On Recent Developments In Shell Finite Elements
Junuthula N. Reddy
Mechanical Engineering, Texas A&M
ABSTRACT: In this lecture, shell finite elements based on seven-parameter and twelve-parameter shell theories for large deformation analysis of composite shell structures are discussed. The seven- parameter shell element is based on a modified first-order shell theory using a seven-parameter expansion of the displacement field. The twelve-parameter shell element is developed using third-order thickness stretch kinematics. Both theories require the use of fully three- dimensional constitutive equations. The virtual work statement is integrated numerically through the shell thickness at each quadrature point of the mid-surface; hence no thin-shell approximations are imposed in the numerical implementation. The finite element coefficient matrices and force vectors are evaluated numerically using appropriate high-order Gauss- Legendre quadrature rules at the appropriate quadrature points of the element mid-surface. For laminated composite shells, a user prescribed vector field (defined at the nodes) tangent to the shell mid-surface is introduced.

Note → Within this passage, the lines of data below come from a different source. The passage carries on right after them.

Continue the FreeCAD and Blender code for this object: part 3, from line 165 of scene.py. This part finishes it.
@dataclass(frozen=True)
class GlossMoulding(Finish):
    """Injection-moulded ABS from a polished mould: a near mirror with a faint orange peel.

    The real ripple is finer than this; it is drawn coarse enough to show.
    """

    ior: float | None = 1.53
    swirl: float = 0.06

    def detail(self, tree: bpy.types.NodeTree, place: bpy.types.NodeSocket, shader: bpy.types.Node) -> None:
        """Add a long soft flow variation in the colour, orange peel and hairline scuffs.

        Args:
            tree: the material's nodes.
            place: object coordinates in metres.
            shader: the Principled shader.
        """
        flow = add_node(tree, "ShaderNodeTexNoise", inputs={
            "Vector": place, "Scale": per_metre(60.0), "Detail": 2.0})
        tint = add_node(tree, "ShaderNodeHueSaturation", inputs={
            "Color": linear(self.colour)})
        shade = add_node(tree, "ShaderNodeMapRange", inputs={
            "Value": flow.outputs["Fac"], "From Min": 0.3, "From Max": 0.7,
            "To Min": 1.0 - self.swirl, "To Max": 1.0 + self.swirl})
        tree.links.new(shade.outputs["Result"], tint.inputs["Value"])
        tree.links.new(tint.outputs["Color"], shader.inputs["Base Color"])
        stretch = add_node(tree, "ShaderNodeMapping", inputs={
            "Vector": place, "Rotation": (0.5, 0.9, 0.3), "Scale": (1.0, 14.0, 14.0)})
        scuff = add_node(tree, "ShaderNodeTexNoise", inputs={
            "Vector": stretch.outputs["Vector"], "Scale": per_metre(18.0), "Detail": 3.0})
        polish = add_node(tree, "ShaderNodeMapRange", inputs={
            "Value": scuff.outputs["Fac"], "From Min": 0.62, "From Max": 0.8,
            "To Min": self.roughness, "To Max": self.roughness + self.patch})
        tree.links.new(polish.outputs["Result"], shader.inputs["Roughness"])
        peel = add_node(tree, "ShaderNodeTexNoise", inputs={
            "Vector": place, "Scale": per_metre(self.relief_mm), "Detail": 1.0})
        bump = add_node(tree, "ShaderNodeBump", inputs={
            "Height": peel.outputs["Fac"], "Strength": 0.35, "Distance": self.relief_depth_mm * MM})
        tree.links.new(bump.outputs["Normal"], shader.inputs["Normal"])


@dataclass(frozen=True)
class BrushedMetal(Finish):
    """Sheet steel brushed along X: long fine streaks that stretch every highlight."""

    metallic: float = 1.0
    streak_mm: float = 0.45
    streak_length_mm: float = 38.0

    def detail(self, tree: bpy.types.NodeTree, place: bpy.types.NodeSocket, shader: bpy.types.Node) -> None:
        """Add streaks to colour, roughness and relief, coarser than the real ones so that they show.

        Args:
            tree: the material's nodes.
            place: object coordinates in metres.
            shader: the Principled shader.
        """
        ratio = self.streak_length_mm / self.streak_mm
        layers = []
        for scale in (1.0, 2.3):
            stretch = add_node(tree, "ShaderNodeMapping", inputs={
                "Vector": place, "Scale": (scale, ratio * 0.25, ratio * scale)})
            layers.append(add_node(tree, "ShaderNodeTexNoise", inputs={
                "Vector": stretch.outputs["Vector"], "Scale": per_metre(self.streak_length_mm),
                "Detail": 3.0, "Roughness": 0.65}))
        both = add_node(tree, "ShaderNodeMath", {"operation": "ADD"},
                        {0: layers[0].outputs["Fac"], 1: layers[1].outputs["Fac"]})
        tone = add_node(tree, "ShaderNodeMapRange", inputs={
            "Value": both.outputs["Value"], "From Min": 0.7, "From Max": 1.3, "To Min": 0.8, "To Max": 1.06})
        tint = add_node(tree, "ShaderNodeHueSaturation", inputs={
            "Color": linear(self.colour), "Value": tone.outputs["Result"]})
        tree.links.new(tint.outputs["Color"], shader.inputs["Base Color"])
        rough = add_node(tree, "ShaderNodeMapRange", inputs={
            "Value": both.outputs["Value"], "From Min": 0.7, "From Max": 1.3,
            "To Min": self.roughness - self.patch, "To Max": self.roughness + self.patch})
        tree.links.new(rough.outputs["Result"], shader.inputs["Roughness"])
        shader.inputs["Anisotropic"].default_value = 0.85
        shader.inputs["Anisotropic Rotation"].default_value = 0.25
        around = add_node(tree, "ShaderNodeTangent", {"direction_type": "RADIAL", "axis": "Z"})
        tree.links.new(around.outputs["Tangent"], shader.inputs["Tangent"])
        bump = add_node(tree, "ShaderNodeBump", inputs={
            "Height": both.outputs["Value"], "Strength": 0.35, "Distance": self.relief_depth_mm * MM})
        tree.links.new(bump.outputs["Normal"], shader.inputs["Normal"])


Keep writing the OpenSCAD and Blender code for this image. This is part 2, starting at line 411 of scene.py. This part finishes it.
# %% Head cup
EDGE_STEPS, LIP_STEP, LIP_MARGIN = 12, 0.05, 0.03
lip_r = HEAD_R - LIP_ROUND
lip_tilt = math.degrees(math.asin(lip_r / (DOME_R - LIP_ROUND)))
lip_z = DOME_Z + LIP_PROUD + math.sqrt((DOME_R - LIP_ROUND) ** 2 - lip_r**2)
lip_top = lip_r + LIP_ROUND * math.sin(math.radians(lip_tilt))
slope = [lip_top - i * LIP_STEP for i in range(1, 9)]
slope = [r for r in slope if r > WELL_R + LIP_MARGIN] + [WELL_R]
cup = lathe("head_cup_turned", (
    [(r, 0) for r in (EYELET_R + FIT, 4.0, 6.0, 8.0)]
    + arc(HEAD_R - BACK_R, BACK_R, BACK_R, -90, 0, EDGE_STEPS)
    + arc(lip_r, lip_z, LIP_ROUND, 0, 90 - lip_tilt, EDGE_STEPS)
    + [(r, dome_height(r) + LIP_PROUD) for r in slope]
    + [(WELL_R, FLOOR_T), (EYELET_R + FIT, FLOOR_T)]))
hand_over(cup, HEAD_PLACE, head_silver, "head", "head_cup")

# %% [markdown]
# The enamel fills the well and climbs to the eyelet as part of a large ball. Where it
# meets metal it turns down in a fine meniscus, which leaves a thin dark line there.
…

This discrete tangent vector allows for simple construction of the local bases associated with the principal orthotropic material directions of each lamina. As a result, one is free to employ skewed and/or arbitrarily curved elements in actual finite element simulations. Through the numerical simulation of carefully chosen benchmark problems, it is shown that the developed shell elements are insensitive to all forms of numerical locking and severe geometric distortions and predict very accurate displacement and stress fields.